EXTRACTED DATA:
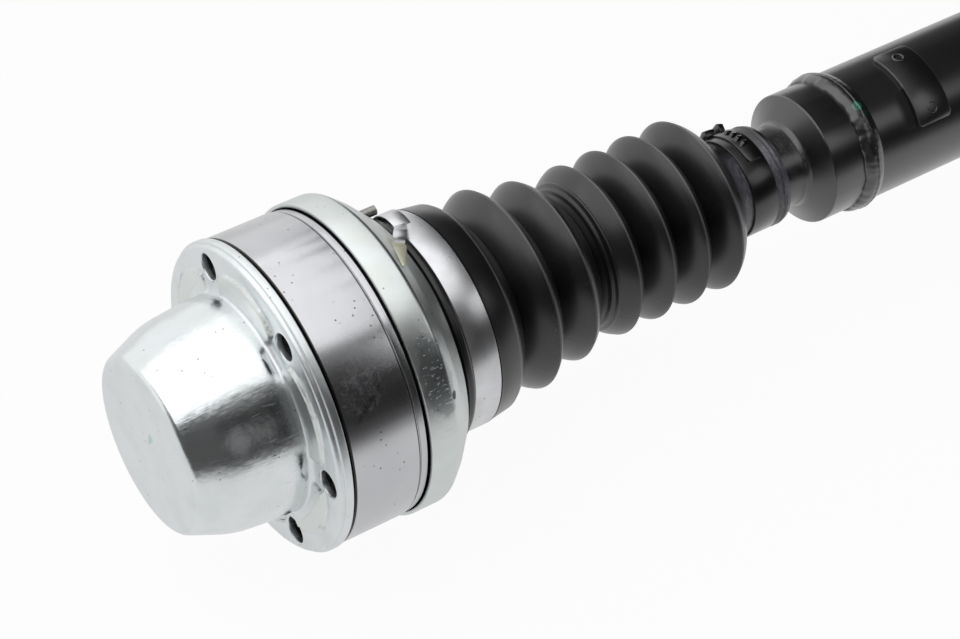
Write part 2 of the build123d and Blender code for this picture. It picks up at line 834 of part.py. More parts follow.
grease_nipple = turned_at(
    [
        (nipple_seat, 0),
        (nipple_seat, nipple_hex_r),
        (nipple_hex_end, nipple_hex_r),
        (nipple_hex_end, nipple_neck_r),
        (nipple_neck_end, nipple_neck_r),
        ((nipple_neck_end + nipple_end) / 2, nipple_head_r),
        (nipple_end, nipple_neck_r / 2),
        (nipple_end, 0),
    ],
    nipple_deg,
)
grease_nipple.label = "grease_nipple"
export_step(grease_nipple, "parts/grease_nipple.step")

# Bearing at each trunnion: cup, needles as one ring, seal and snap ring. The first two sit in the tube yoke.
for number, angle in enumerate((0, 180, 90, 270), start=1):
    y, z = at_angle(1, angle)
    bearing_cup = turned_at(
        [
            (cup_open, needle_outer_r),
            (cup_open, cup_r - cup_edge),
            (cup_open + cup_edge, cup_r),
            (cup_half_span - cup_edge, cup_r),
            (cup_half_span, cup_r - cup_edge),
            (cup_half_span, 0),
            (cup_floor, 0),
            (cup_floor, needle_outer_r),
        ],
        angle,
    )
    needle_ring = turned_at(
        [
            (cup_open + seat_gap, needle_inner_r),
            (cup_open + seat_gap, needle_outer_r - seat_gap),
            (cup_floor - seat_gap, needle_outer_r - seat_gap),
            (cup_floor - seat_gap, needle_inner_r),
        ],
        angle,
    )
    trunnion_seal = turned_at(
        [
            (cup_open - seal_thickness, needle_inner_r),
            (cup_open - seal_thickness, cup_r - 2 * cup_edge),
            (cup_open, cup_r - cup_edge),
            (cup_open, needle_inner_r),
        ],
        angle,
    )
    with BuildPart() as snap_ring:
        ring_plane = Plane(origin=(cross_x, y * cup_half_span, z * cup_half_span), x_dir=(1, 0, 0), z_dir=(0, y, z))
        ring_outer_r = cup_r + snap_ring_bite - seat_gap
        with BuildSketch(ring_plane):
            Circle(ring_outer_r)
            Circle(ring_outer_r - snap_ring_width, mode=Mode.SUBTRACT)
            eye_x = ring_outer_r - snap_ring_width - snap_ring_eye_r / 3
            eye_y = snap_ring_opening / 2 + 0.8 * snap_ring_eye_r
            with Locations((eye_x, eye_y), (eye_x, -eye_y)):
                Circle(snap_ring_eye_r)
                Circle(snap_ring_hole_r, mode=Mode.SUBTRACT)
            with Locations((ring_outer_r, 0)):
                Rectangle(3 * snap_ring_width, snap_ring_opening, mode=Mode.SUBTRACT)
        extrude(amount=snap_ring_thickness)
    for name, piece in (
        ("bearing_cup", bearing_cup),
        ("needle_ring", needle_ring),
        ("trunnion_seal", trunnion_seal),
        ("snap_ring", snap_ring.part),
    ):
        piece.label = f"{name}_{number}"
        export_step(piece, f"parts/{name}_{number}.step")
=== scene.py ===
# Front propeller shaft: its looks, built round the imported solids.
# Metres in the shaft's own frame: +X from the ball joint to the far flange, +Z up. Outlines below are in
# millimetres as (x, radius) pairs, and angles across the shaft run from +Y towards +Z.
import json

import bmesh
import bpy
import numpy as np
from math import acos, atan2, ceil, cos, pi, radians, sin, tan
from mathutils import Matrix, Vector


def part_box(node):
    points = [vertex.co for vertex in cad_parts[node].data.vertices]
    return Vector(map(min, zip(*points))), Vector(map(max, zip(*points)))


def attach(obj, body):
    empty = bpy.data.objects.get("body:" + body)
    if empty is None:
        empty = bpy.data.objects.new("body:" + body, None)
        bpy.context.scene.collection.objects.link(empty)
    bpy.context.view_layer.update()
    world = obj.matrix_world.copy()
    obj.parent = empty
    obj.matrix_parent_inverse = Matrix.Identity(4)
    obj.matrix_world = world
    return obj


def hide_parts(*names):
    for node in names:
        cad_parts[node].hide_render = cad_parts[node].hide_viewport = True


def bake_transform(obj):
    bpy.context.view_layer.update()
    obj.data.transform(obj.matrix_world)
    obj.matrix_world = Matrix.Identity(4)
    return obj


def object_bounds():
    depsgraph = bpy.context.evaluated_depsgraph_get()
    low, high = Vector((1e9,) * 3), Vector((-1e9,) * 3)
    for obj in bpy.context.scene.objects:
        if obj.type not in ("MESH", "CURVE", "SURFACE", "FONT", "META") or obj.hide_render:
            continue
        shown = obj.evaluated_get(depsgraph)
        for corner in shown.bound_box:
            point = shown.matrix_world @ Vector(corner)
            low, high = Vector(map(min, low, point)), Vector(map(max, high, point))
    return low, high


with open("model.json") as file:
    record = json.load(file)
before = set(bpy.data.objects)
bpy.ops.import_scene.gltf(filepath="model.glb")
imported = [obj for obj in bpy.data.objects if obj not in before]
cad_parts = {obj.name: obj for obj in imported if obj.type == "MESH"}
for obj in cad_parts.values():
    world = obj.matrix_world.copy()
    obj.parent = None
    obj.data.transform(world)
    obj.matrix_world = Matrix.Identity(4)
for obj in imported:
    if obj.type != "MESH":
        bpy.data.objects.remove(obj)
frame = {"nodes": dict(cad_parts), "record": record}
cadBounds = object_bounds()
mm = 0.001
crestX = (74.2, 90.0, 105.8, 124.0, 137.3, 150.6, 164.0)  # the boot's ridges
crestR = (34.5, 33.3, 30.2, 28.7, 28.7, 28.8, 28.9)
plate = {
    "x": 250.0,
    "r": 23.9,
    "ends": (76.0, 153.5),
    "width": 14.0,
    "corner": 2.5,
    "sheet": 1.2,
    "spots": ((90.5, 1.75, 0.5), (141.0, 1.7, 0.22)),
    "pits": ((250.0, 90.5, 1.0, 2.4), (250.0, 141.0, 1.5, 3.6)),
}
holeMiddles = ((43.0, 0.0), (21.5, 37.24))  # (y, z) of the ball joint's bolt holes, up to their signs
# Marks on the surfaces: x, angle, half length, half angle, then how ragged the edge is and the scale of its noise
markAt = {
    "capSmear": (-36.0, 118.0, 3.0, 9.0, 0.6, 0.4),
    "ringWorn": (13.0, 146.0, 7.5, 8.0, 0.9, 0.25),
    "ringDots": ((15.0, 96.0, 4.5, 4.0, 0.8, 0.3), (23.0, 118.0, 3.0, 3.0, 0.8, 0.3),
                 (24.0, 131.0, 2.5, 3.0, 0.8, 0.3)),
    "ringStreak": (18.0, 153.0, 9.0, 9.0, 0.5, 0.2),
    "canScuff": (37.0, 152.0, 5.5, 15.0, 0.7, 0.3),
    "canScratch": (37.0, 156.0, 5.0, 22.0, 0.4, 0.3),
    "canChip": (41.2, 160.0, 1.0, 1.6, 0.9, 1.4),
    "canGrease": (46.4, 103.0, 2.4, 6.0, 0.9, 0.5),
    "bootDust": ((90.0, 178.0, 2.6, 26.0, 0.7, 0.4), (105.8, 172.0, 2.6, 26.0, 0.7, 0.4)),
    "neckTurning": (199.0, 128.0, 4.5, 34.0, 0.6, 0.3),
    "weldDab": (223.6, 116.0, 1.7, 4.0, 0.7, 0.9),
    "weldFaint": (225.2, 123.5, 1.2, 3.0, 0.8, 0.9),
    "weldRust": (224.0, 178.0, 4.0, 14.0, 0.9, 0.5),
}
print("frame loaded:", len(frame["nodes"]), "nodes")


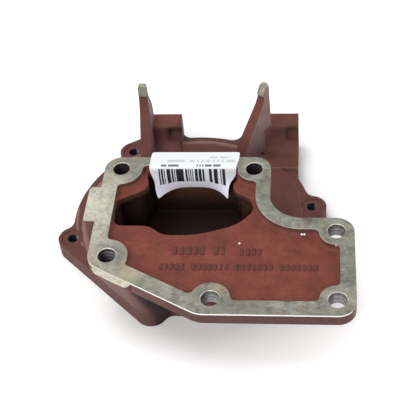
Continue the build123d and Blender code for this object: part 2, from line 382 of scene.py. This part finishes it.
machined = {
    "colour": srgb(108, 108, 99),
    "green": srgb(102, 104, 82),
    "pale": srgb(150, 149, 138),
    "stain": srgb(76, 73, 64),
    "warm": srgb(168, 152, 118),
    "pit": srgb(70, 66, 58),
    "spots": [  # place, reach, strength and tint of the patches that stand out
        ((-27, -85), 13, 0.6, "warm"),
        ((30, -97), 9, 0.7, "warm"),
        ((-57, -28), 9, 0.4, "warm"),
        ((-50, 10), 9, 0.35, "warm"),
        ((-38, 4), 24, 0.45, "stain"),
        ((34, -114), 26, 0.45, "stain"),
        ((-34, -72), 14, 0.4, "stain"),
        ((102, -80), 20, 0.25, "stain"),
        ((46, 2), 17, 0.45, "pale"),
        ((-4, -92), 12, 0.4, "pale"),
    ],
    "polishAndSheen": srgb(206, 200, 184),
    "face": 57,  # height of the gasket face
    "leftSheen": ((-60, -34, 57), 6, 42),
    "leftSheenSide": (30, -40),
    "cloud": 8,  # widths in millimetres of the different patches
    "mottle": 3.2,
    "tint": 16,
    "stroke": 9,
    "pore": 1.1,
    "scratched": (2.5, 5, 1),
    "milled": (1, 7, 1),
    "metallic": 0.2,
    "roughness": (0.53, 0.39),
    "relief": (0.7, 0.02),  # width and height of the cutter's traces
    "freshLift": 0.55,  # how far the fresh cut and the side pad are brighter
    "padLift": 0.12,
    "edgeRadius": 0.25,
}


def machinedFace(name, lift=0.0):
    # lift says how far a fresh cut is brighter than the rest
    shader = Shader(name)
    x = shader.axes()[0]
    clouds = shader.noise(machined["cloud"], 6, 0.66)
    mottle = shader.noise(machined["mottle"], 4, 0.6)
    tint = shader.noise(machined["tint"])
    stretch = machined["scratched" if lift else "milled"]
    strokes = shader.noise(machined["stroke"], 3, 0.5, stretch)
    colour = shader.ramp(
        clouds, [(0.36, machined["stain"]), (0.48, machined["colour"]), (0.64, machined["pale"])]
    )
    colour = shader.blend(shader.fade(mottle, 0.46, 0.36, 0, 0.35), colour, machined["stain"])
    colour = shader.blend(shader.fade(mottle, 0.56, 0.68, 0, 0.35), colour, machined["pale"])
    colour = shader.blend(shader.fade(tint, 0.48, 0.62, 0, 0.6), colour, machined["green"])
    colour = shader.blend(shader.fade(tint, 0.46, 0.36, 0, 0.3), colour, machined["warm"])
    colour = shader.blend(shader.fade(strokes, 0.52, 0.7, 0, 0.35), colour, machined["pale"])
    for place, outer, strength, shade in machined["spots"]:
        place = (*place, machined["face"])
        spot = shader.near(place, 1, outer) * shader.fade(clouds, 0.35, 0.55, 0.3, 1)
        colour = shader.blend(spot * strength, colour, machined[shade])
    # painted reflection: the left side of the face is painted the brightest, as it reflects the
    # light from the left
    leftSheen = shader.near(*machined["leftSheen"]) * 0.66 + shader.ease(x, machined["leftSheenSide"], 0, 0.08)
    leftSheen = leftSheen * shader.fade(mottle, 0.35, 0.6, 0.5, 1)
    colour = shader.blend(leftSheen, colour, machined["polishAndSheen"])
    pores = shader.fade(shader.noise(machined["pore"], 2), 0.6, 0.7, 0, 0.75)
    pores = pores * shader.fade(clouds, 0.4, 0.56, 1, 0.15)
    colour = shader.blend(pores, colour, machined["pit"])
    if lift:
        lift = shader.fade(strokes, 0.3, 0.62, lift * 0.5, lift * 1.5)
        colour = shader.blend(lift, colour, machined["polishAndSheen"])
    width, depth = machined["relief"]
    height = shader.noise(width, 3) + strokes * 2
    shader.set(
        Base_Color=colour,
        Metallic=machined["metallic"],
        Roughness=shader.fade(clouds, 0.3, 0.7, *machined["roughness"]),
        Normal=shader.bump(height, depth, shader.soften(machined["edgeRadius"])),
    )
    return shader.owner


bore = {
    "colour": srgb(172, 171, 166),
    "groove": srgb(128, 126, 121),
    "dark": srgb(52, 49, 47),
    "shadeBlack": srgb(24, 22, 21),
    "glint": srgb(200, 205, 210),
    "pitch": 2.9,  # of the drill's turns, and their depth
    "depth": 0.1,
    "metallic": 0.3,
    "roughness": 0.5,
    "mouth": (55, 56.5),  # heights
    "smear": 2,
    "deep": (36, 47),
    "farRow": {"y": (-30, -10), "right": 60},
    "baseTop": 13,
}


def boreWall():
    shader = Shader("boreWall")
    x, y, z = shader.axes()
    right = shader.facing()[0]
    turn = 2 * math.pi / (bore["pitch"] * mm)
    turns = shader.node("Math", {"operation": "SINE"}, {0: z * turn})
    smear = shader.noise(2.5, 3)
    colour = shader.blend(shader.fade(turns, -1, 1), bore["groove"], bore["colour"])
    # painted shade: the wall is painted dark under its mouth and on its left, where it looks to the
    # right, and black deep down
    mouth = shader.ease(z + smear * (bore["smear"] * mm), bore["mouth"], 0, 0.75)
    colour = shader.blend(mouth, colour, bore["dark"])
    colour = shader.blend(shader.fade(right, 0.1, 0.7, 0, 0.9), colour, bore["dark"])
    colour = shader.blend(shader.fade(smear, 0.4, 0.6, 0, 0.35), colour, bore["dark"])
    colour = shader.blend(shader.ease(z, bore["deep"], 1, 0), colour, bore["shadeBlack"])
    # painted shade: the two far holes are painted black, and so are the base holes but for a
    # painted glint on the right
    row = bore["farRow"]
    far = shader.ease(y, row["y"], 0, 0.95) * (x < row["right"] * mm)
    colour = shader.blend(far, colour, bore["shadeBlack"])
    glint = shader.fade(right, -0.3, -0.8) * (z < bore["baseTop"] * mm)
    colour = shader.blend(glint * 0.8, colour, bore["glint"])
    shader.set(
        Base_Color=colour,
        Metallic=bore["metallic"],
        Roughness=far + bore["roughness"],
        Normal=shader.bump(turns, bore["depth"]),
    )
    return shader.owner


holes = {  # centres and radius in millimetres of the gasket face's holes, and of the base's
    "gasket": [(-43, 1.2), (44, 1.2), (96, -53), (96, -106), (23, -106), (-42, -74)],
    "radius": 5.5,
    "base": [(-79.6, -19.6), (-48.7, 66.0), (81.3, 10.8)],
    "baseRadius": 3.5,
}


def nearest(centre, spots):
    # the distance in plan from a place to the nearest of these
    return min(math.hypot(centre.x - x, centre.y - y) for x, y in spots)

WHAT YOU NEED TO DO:
Your task is to retype the entries verbatim, starting with the line that holds "Circle(snap_ring_hole_r, mode=Mode.SUBTRACT)" and stopping after the line that holds "from mathutils import Matrix, Vector".

SOLUTION TO THIS TASK:
                Circle(snap_ring_hole_r, mode=Mode.SUBTRACT)
            with Locations((ring_outer_r, 0)):
                Rectangle(3 * snap_ring_width, snap_ring_opening, mode=Mode.SUBTRACT)
        extrude(amount=snap_ring_thickness)
    for name, piece in (
        ("bearing_cup", bearing_cup),
        ("needle_ring", needle_ring),
        ("trunnion_seal", trunnion_seal),
        ("snap_ring", snap_ring.part),
    ):
        piece.label = f"{name}_{number}"
        export_step(piece, f"parts/{name}_{number}.step")
=== scene.py ===
# Front propeller shaft: its looks, built round the imported solids.
# Metres in the shaft's own frame: +X from the ball joint to the far flange, +Z up. Outlines below are in
# millimetres as (x, radius) pairs, and angles across the shaft run from +Y towards +Z.
import json

import bmesh
import bpy
import numpy as np
from math import acos, atan2, ceil, cos, pi, radians, sin, tan
from mathutils import Matrix, Vector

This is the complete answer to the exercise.